Your instructions
Report each line of the data that includes the word "Blender".

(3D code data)
***

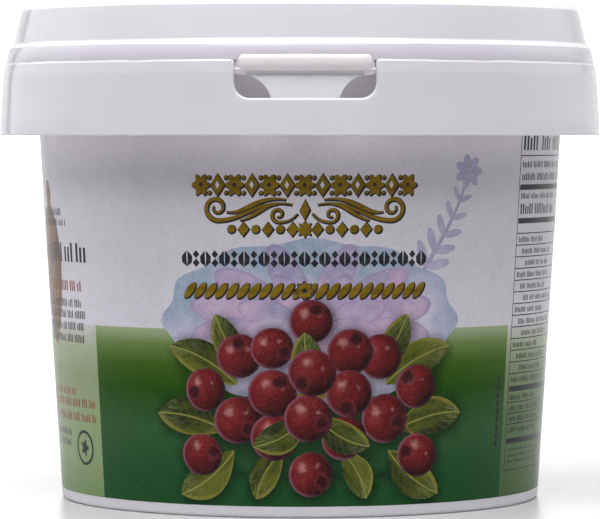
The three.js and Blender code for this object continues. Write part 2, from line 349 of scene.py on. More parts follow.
def moulded_plastic(name, colour, roughness=0.12):
    """White polypropylene: satin skin with a fine orange peel, faint clouding and rub marks."""
    shader = Shader(name)
    place = shader.place()
    cloud = shader.noise(place, 38, 3)
    peel = shader.noise(place, 1500, 2)
    grain = shader.noise(place, 5200, 1)
    rubbed = shader.noise(shader.scaled(place, (60, 60, 900)), 3, 4, 0.6)
    tint = shader.mix(shader.span(cloud, 0.3, 0.7), tuple(c * 0.97 for c in colour), colour)
    specks = shader.span(shader.noise(place, 520, 1), 0.80, 0.84)
    shader.set(
        Base_Color=shader.mix(shader.times(specks, 0.14), tint, (0.45, 0.42, 0.42)),
        Roughness=shader.span(rubbed, 0.3, 0.75, roughness - 0.05, roughness + 0.08),
        Subsurface_Weight=0.3,
        Subsurface_Radius=(0.0030, 0.0026, 0.0025),
        Subsurface_Scale=1.0,
        IOR=1.49,
    )
    shader.bump((peel, 0.000012), (grain, 0.000004), (cloud, 0.00008))
    return shader.material


lid_plastic = moulded_plastic("lid_plastic", (0.67, 0.65, 0.70))
tub_plastic = moulded_plastic("tub_plastic", (0.64, 0.615, 0.67))
tab_plastic = moulded_plastic("tab_plastic", (0.71, 0.67, 0.695))
# A lighter copy of the tub's plastic: painted light that lifts the shade in the hollow under the collar, and
# a painted highlight along the collar's lip.
lit_tub_plastic = moulded_plastic("tub_plastic_painted_light", (0.90, 0.86, 0.90))
# A lighter copy of the lid's plastic for the flap below the lid's edge: painted light that lifts the shade in
# the window's recess.
lit_flap_plastic = moulded_plastic("lid_plastic_flap_painted_light", (0.77, 0.74, 0.80))
# A much lighter copy of the lid's plastic: a painted highlight on the bevel under the ledge and on the dome's
# top rim.
painted_highlight_plastic = moulded_plastic("lid_plastic_painted_highlight", (0.90, 0.89, 0.92))
# A darker copy of the lid's plastic: painted shade on the skirt band between the bevel and the joint.
shaded_skirt_plastic = moulded_plastic("lid_plastic_painted_shade", (0.618, 0.583, 0.65))


# The tub

def collar_wave(degrees, height):
    """How far the collar's upper edge wavers, as thin moulded edges do."""
    turn = math.radians(degrees)
    slow = noise.noise(Vector((3 * math.cos(turn), 3 * math.sin(turn), 4.2)))
    quick = noise.noise(Vector((14 * math.cos(turn), 14 * math.sin(turn), 1.3)))
    whole = max(0.0, min(1.0, (height - (COLLAR_TOP - 2.5)) / 2))
    lip = max(0.0, min(1.0, (height - (COLLAR_TOP - 0.6)) / 0.6))
    return 0.1 * slow * whole + 0.16 * quick * lip


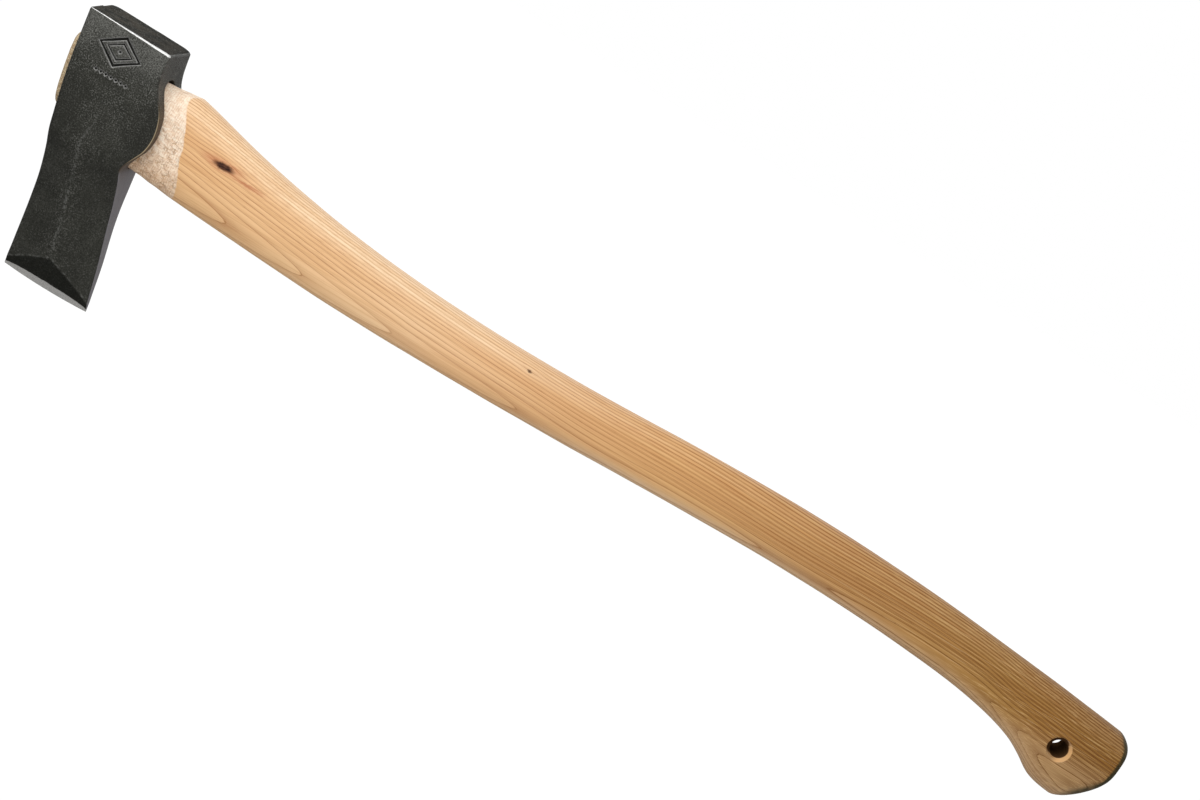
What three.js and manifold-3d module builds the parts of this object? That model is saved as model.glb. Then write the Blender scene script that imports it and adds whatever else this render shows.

***

The result
The three.js and Blender code for this object continues. Write part 2, from line 349 of scene.py on. More parts follow.
What three.js and manifold-3d module builds the parts of this object? That model is saved as model.glb. Then write the Blender scene script that imports it and adds whatever else this render shows.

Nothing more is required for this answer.